PROBLEM TO SOLVE:
Reproduce the material that follows, please, but only from its first line to the line containing "return swing(shape, pivot_x, pivot_y, hood_door_open_angle)", inclusive.

SOURCE DATA:
______
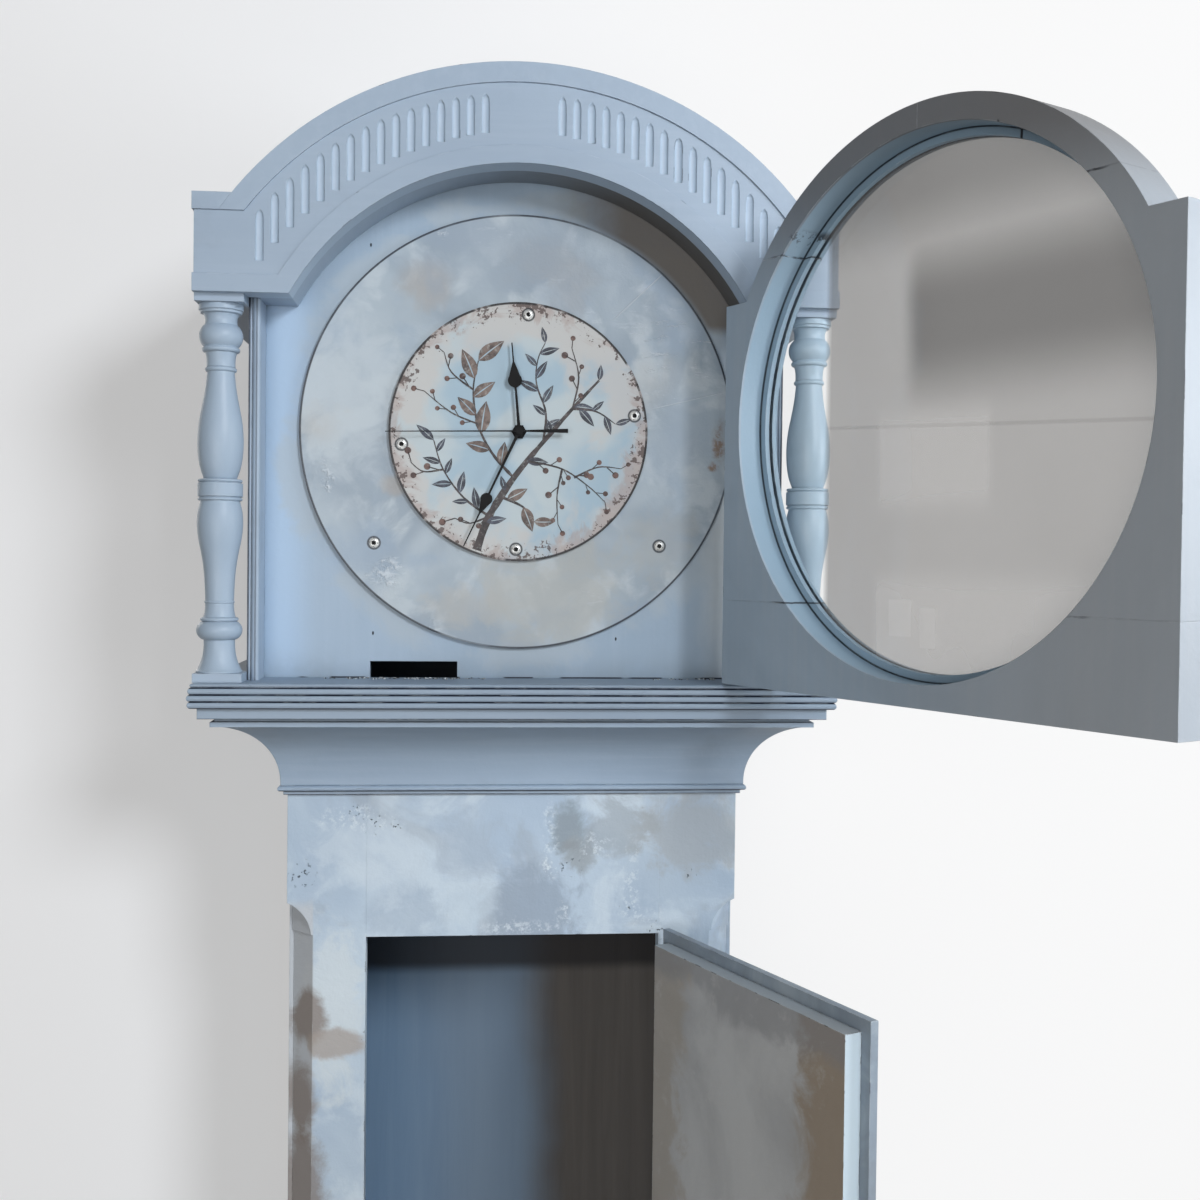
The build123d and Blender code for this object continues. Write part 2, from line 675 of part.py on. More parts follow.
# ---------------------------------------------------------------- hood door
def make_hood_door():
    """The glazed arched door, in five jointed lengths, with its glass, bead, pivots and knob."""
    half = hood_arch_radius - hood_door_gap
    low = ledge_top + hood_door_bottom_gap
    shoulder = springing - hood_door_bottom_gap
    back = frieze_front + hood_door_thickness
    seat = back - hood_door_bore_depth
    glass_front = seat - glass_thickness

    frame = plate(arch_face(half, half, low, shoulder), frieze_front, back)
    frame -= disc(hood_door_sight_radius, frieze_front - 1, back + 1)
    frame -= disc(glass_radius + slide_gap, glass_front, back + 1)
    frame -= disc(hood_door_bore_radius, seat, back + 1)
    frame -= disc(hood_door_sight_radius + sight_rebate, frieze_front - 1,
                  frieze_front + sight_rebate_depth)

    plate_end = pivot_x + 3 * pivot_radius
    plate_y = (pivot_y - pivot_plate_width / 2, pivot_y + pivot_plate_width / 2)
    bottom_leaf = board((plate_end - pivot_plate_length, plate_end), plate_y,
                        (low, low + pivot_plate_thickness))
    top_leaf = board((circle_x(half, shoulder - dial_z) + slide_gap, plate_end), plate_y,
                     (shoulder - pivot_plate_thickness, shoulder))
    frame -= bottom_leaf
    frame -= top_leaf
    pin_reach = hood_door_bottom_gap + pivot_depth - 1.0
    foot_pin = Pos(pivot_x, pivot_y, low) * Cylinder(
        pivot_radius, pin_reach, align=(Align.CENTER, Align.CENTER, Align.MAX))
    head_pin = Pos(pivot_x, pivot_y, shoulder) * Cylinder(
        pivot_radius, pin_reach, align=(Align.CENTER, Align.CENTER, Align.MIN))

    def opened(shape):
        return swing(shape, pivot_x, pivot_y, hood_door_open_angle)

    wide, deep = (-2 * half, 2 * half), (frieze_front - 5, back + 5)
    arch_joint = dial_z + door_arch_joint_above
    rail_joint = dial_z - door_rail_joint_below
    above = board(wide, deep, (arch_joint, dial_z + 2 * half))
    below = board(wide, deep, (dial_z - 2 * half, rail_joint))
    left_side = board((-2 * half, 0), deep, (dial_z - 2 * half, dial_z + 2 * half))
    arch = frame & above
    stiles = frame - above - below
    save("door_arch_free", opened(arch & left_side))
    save("door_arch_hinge", opened(arch - left_side))
    save("door_stile_free", opened(stiles & left_side))
    save("door_stile_hinge", opened(stiles - left_side))
    save("door_bottom_rail", opened(frame & below))
    save("door_pivots", opened(bottom_leaf + foot_pin), opened(top_leaf + head_pin))

    save("door_glass", opened(disc(glass_radius, glass_front, seat)))
    bead = disc(hood_door_bore_radius - running_gap, seat, seat + bead_thickness)
    bead -= disc(hood_door_sight_radius, seat - 1, seat + bead_thickness + 1)
    save("glazing_bead", opened(bead))

    neck, knob_radius, reach = 3.0, 6.5, 17.0
    knob_face = outline((0, 0), (5.5, 0), (5.5, 1.5), (neck, 3.0), (neck, 7.0), (knob_radius, 10.0),
                        (knob_radius, 12.5), (4.2, 16.0), (0, reach))
    stile_middle = (half + hood_door_bore_radius) / 2
    knob = Pos(-stile_middle, frieze_front, dial_z) * Rot(90, 0, 0) * revolve(Plane.XZ * knob_face, Axis.Z)
    save("hood_door_knob", opened(knob))


# ---------------------------------------------------------------- trunk door
def hinge_parts(level):
    """A cranked brass hinge: the case leaf, the door leaf and the pin, for a closed door."""
    height, leaf, gap = hinge_height, hinge_leaf, slide_gap
    third = height / 3
    centre = Pos(trunk_hinge_x, trunk_hinge_y, level)

    def knuckle(low, high):
        return centre * Pos(0, 0, low) * Cylinder(
            hinge_radius, high - low, align=(Align.CENTER, Align.CENTER, Align.MIN))

    bore = centre * Cylinder(hinge_pin_radius + running_gap, height + 2)
    pin = centre * Cylinder(hinge_pin_radius, height + 1.0)
    x, y = trunk_hinge_x, trunk_hinge_y
    crank = board((x + 0.4, x + 0.4 + leaf), (y, trunk_front), (level - height / 2, level + height / 2))
    crank -= board((x - 1, x + 3), (y - hinge_radius - 1, y + hinge_radius + gap),
                   (level - third / 2 - gap, level + third / 2 + gap))
    foot = board((x + 0.4, x + 17.0), (trunk_front - leaf, trunk_front),
                 (level - height / 2, level + height / 2))
    case_leaf = crank + foot + knuckle(-height / 2, -third / 2 - gap) + knuckle(third / 2 + gap, height / 2)
    door_leaf = board((x - 21.0, x - 1.6), (lip_front - leaf, lip_front),
                      (level - height / 2, level + height / 2))
    tongue = board((x - 2.6, x), (lip_front - leaf, lip_front), (level - third / 2, level + third / 2))
    door_leaf -= board((x - hinge_radius - gap, x), (lip_front - leaf - 1, lip_front + 1),
                       (level + third / 2, level + height / 2 + 1))
    door_leaf -= board((x - hinge_radius - gap, x), (lip_front - leaf - 1, lip_front + 1),
                       (level - height / 2 - 1, level - third / 2))
    door_leaf = door_leaf + tongue + knuckle(-third / 2, third / 2)
    return case_leaf - bore, door_leaf - bore, pin


def make_trunk_door():
    """The lipped trunk door with its hinges, lock, key and escutcheon."""
    def opened(shape):
        return swing(shape, trunk_hinge_x, trunk_hinge_y, trunk_door_open_angle)

    panel_back = trunk_front + trunk_door_panel_thickness
    panel_low, panel_high = opening_bottom + trunk_door_gap, opening_top - trunk_door_gap
    key_x = -panel_half + lock_backset
    shaft_radius = 2.5
    keyhole = disc(shaft_radius + running_gap, lip_front - 1, panel_back + 1, key_x, lock_z)
    panel = board((-panel_half, panel_half), (trunk_front, panel_back), (panel_low, panel_high))
    save("trunk_door_panel", opened(panel - keyhole))
    lip = board((-lip_half, lip_half), (lip_front, trunk_front),
                (panel_low - trunk_door_lip, panel_high + trunk_door_lip))
    lip = fillet(lip.edges().filter_by(Axis.Y, reverse=True).group_by(Axis.Y)[0], 2.5)
    save("trunk_door_lipped_front", opened(lip - keyhole))

    levels = (opening_top - hinge_from_opening_end, opening_bottom + hinge_from_opening_end)
    hinges = [hinge_parts(level) for level in levels]
    save("trunk_frame_hinge_leaves", *[hinge[0] for hinge in hinges])
    save("trunk_door_hinge_leaves", *[opened(hinge[1]) for hinge in hinges])
    save("trunk_hinge_pins", *[hinge[2] for hinge in hinges])

    # The bolt slides behind the left stile when it is thrown
    stile_back = trunk_front + trunk_front_thickness
    bolt_y = (stile_back + 1.0, stile_back + 5.0)
    bolt_z = (lock_z + 9.0, lock_z + 19.0)
    case_x = (-panel_half + 2.0, -panel_half + 2.0 + lock_case_length)
    case_back, case_half = panel_back + 14.0, lock_case_height / 2
    lock_case = board(case_x, (panel_back, case_back), (lock_z - case_half, lock_z + case_half))
    channel = board((case_x[0] - 1, case_x[1] - 4.0), (bolt_y[0] - slide_gap, bolt_y[1] + slide_gap),
                    (bolt_z[0] - slide_gap, bolt_z[1] + slide_gap))
    lock_case -= channel
    lock_case -= disc(shaft_radius + running_gap, panel_back - 1, case_back - 2.0, key_x, lock_z)
    bit_radius = 6.5
    lock_case -= disc(bit_radius + 0.6, bolt_y[0] - slide_gap, bolt_y[1] + slide_gap, key_x, lock_z)
    save("trunk_lock_case", opened(lock_case))
    bolt = board((case_x[0] + 0.5, case_x[1] - 4.5 - bolt_throw), bolt_y, bolt_z)
    save("trunk_lock_bolt", opened(bolt))

    bow_y = lip_front - 14.0
    shaft = disc(shaft_radius, bow_y, case_back - 3.0, key_x, lock_z)
    bit = board((key_x - 1.2, key_x + 1.2), bolt_y, (lock_z - bit_radius, lock_z))
    bow_radius, bow_hole, bow_thickness = 9.0, 5.5, 2.4
    ring = Cylinder(bow_radius, bow_thickness) - Cylinder(bow_hole, bow_thickness + 1)
    bow = Pos(key_x, bow_y - bow_radius + 1.0, lock_z) * Rot(0, 90, 0) * ring
    save("trunk_key", opened(shaft + bit + bow))
    plate_disc = disc(10.0, lip_front - 1.5, lip_front, key_x, lock_z)
    plate_disc -= disc(shaft_radius + 0.6, lip_front - 3, lip_front + 1, key_x, lock_z)
    save("trunk_escutcheon", opened(plate_disc))


# ---------------------------------------------------------------- dial, movement and hands
def clock_hand(face, angle, level, pipe_radius, bore_radius, pipe_back):
    """A flat hand on its pipe, turned clockwise from twelve."""
    front = hand_front - level * hand_spacing
    pipe = disc(pipe_radius, front, pipe_back)
    hand = plate(Pos(0, dial_z) * Rot(0, 0, -angle) * face, front, front + hand_thickness) + pipe
    if bore_radius:
        hand -= disc(bore_radius, front - 1, pipe_back + 1)
    return hand


def teardrop_hand(length, bulb_at, bulb_radius, hub_radius):
    """A thin tapered blade with a teardrop part of the way out."""
    root, tip = 1.3, 0.45
    blade = outline((-root, 0), (root, 0), (tip, length), (-tip, length))
    drop = outline((-0.8 * bulb_radius, bulb_at + 0.6 * bulb_radius),
                   ((0, bulb_at - bulb_radius), (0.8 * bulb_radius, bulb_at + 0.6 * bulb_radius)),
                   (0, bulb_at + 3.0 * bulb_radius))
    return Sketch() + blade + drop + Circle(hub_radius)


def make_dial_and_movement():
    """Round dial plate, centre disc, screws, battery movement, hands and setting wheel."""
    hole = disc(bush_radius + running_gap, disc_front - 1, mask_back)
    save("dial_plate", disc(dial_radius, dial_front, mask_front) - hole)
    save("centre_disc", disc(disc_radius, disc_front, dial_front) - hole)

    def screw(circle, angle, seat):
        x, z = circle * sin(radians(angle)), circle * cos(radians(angle))
        return disc(screw_head_radius, seat - screw_head_height, seat, x, dial_z + z)

    screws = [screw(dial_radius - dial_screw_inset, angle, dial_front)
              for angle in (-dial_screw_angle, dial_screw_angle)]
    screws += [screw(disc_radius - disc_screw_inset, angle, disc_front) for angle in disc_screw_angles]
    save("dial_screws", *screws)

    half = movement_size / 2
    case_back = mask_back + movement_depth
    movement = board((-half, half), (mask_back, case_back), (dial_z - half, dial_z + half))
    movement = fillet(movement.edges().filter_by(Axis.Y), 4.0)
    bush_front = mask_back - bush_length
    movement += disc(bush_radius, bush_front, mask_back + 1)
    pipe_back = mask_back + 6.0
    movement -= disc(hour_pipe_radius + running_gap, bush_front - 1, pipe_back + 4.0)
    wheel_z, wheel_pin = dial_z - 16.0, 1.5
    movement -= disc(wheel_pin + running_gap, case_back - 6.0, case_back + 1, 0, wheel_z)
    save("movement", movement)
    nut = plate(Pos(0, dial_z) * RegularPolygon(6.2, 6), disc_front - 2.2, disc_front)
    save("bush_nut", nut - disc(bush_radius + 0.02, disc_front - 4, disc_front + 1))
    wheel = disc(7.0, case_back + slide_gap, case_back + slide_gap + 4.0, 0, wheel_z)
    wheel += disc(wheel_pin, case_back - 5.0, case_back + slide_gap + 1, 0, wheel_z)
    save("setting_wheel", wheel)

    hour_face = teardrop_hand(hour_hand_length, hour_spade_from_axis, 5.8, 4.6)
    hour = clock_hand(hour_face, hour_hand_angle, 0, hour_pipe_radius,
                      minute_pipe_radius + running_gap, pipe_back)
    save("hour_hand", hour)
    minute_face = teardrop_hand(minute_hand_length, minute_spade_from_axis, 5.0, 3.8)
    minute = clock_hand(minute_face, minute_hand_angle, 1, minute_pipe_radius,
                        seconds_pin_radius + running_gap, pipe_back + 1.0)
    save("minute_hand", minute)
    seconds_face = Sketch() + outline((-0.6, 0), (0.6, 0), (0.3, seconds_hand_length),
                                      (-0.3, seconds_hand_length))
    seconds_face += outline((-0.6, 0), (0.6, 0), (1.7, -seconds_tail_length),
                            (-1.7, -seconds_tail_length))
    seconds_face += Circle(2.9)
    seconds = clock_hand(seconds_face, seconds_hand_angle, 2, seconds_pin_radius, 0, pipe_back + 2.0)
    save("seconds_hand", seconds)


make_base()
make_trunk()
make_hood_carcase()
make_columns()
make_hood_door()
make_trunk_door()
make_dial_and_movement()
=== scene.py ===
"""Dresses the painted longcase clock: paint, print, glass, turned columns, screws and light."""

import json
from math import atan2, cos, hypot, pi, radians, sin

import bpy
from mathutils import Matrix, Vector


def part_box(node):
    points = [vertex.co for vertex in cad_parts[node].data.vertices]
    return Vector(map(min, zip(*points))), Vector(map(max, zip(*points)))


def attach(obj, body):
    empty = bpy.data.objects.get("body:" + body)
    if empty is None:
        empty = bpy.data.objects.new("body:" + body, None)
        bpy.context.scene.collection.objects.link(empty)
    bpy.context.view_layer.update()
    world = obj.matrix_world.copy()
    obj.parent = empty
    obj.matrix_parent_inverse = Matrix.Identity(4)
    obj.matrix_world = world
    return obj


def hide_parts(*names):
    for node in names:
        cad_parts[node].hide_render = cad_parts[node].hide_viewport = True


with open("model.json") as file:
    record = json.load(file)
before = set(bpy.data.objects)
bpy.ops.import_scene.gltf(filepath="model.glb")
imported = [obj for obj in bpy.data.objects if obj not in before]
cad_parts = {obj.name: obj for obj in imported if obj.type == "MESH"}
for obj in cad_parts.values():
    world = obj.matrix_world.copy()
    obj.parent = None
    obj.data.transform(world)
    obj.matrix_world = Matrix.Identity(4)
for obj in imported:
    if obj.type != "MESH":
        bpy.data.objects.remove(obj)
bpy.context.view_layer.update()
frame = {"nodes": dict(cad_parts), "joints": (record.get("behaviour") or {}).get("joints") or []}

MM = 0.001
DIAL_SCREW_INSET, DIAL_SCREW_TURNS = 0.0291, (-128.2, 128.2)
DISC_SCREW_INSET, DISC_SCREW_TURNS = 0.010, (4, 81, 181, 263)
SCREW_PITCH = 0.017

# ---------------------------------------------------------------- places taken from the frame, in metres
dial_low, dial_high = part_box("dial_plate")
disc_low, disc_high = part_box("centre_disc")
mask_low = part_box("mask_board")[0]
pane_low, pane_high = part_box("door_glass")
rail_low, rail_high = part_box("trunk_top_rail")
board_low, board_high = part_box("backboard")
dial_radius = (dial_high.x - dial_low.x) / 2
disc_radius = (disc_high.x - disc_low.x) / 2
dial_middle = Vector(((dial_low.x + dial_high.x) / 2, dial_low.y, (dial_low.z + dial_high.z) / 2))
disc_middle = Vector((dial_middle.x, disc_low.y, dial_middle.z))
opening_top = rail_low.z
opening_half = rail_high.x


def round_dial(radius, degrees, y):
    """A place on a circle about the dial's middle, clockwise from the top."""
    angle = radians(degrees)
    return (dial_middle.x + radius * sin(angle), y, dial_middle.z + radius * cos(angle))


def joint_axis(name):
    """Where a hinge's upright axis stands, seen from above."""
    for joint in frame["joints"]:
        if joint["name"] == name:
            return Vector((joint["pos_m"][0], joint["pos_m"][1], 0))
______
EXERCISE OUTPUT:
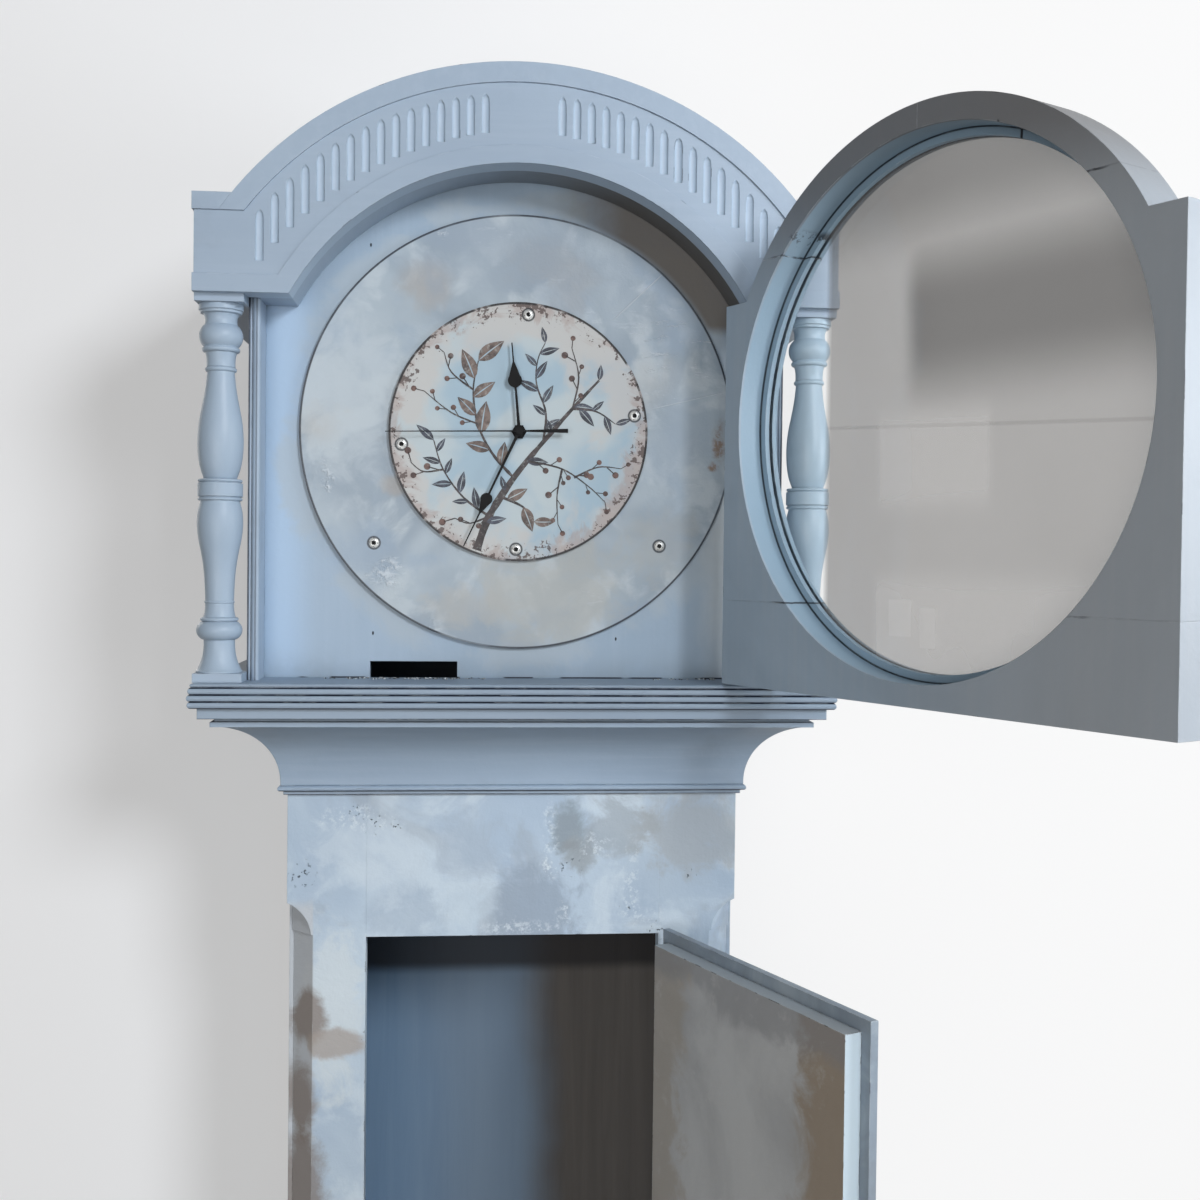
The build123d and Blender code for this object continues. Write part 2, from line 675 of part.py on. More parts follow.
# ---------------------------------------------------------------- hood door
def make_hood_door():
    """The glazed arched door, in five jointed lengths, with its glass, bead, pivots and knob."""
    half = hood_arch_radius - hood_door_gap
    low = ledge_top + hood_door_bottom_gap
    shoulder = springing - hood_door_bottom_gap
    back = frieze_front + hood_door_thickness
    seat = back - hood_door_bore_depth
    glass_front = seat - glass_thickness

    frame = plate(arch_face(half, half, low, shoulder), frieze_front, back)
    frame -= disc(hood_door_sight_radius, frieze_front - 1, back + 1)
    frame -= disc(glass_radius + slide_gap, glass_front, back + 1)
    frame -= disc(hood_door_bore_radius, seat, back + 1)
    frame -= disc(hood_door_sight_radius + sight_rebate, frieze_front - 1,
                  frieze_front + sight_rebate_depth)

    plate_end = pivot_x + 3 * pivot_radius
    plate_y = (pivot_y - pivot_plate_width / 2, pivot_y + pivot_plate_width / 2)
    bottom_leaf = board((plate_end - pivot_plate_length, plate_end), plate_y,
                        (low, low + pivot_plate_thickness))
    top_leaf = board((circle_x(half, shoulder - dial_z) + slide_gap, plate_end), plate_y,
                     (shoulder - pivot_plate_thickness, shoulder))
    frame -= bottom_leaf
    frame -= top_leaf
    pin_reach = hood_door_bottom_gap + pivot_depth - 1.0
    foot_pin = Pos(pivot_x, pivot_y, low) * Cylinder(
        pivot_radius, pin_reach, align=(Align.CENTER, Align.CENTER, Align.MAX))
    head_pin = Pos(pivot_x, pivot_y, shoulder) * Cylinder(
        pivot_radius, pin_reach, align=(Align.CENTER, Align.CENTER, Align.MIN))

    def opened(shape):
        return swing(shape, pivot_x, pivot_y, hood_door_open_angle)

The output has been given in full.